Human rights defenders also decry the failure by President Mnangagwa’s government to hold accountable those who have violated human rights. Survivors of torture in Mugabe’s era had been hopeful that their tormentors would finally answer for their crimes, once President Mnangagwa took over, but this has not happened.
One such case is that of Jestina Mukoko who was abducted in the middle of the night and tortured.
More than 12 years after her abduction and torture by suspected state agents, Mukoko, the Zimbabwe Peace Project (ZPP) National Director is still having nightmares, while her abductors are still running ‘scot free’.
In 2008 Mukoko was snatched from her bed by state security agents who subjected her to torture.
“Woke up to a nasty dream on this day years ago,” says Mukoko.
She says her biggest frustration is that the perpetrators of crimes against her are still walking scot-free.

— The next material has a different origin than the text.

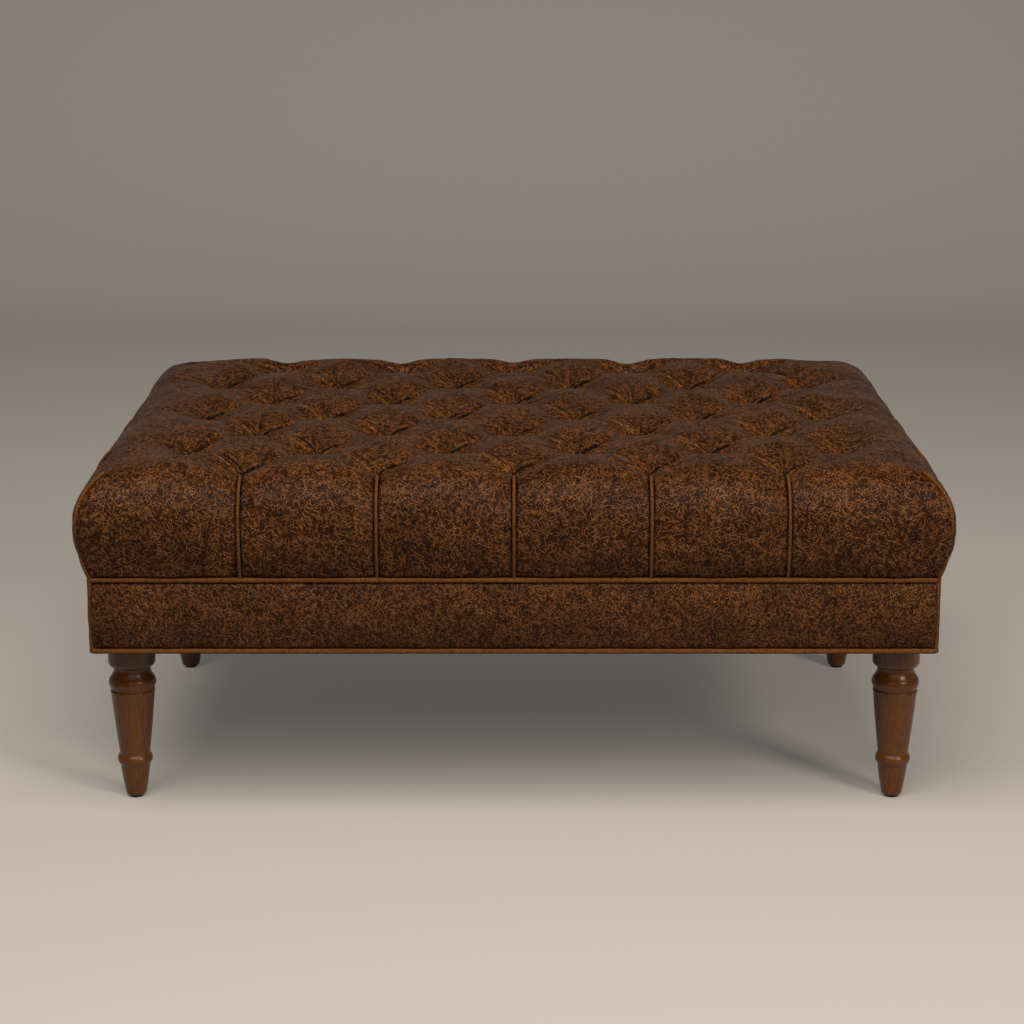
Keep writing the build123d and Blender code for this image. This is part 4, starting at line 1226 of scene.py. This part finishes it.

President Mnangagwa also stands accused of failing to implement recommendations of the Motlanthe Commission of Inquiry, which he appointed to investigate the August 2018 post-election violence.
The Commission found that 6 people had died and 35 others were injured because of actions by state security forces. The Commission had wanted that members of the security forces responsible for abuses should be held accountable and families of those killed or who lost property be compensated.
With a few months before another round of elections, many are anxious and worried that there will be a repeat of the 2018 orgy of violence, and the fact that none of the Motlanthe Commission’s recommendations has been honored shows a lack of respect for human rights by President Mnangagwa’s government.
Zimbabwe Lawyers for Human Rights (ZLHR) add that President Mnangagwa’s government doesn’t stop at torturing members of the opposition and civil society. According to ZLHR, the government is also using forced evictions as a weapon to rob many of their democratic rights.
Last year, the local government, Urban and Rural Development Minister, July Moyo, published a legal notice ordering thousands of people to either acquire fresh rights of use or occupation or immediately vacate approximately 12,940 hectares of Chilonga communal land in Chiredzi, southeastern Zimbabwe.
The legal notice, Statutory Instrument 50 of 2021, which the government later repealed and replaced, said the land was being set aside for lucerne grass production.
Through their lawyer Tendai Biti of the Zimbabwe Lawyers for Human Rights (ZLHR) the villagers challenged their impending eviction and Sections 4 and 6 of the Communal Lands Act, which vests rural land in the hands of the President. They argued that the law was a colonial relic premised on a racist notion that an African could not own land.
Sadly, High Court judge Justice Martin Mafusire dismissed their application.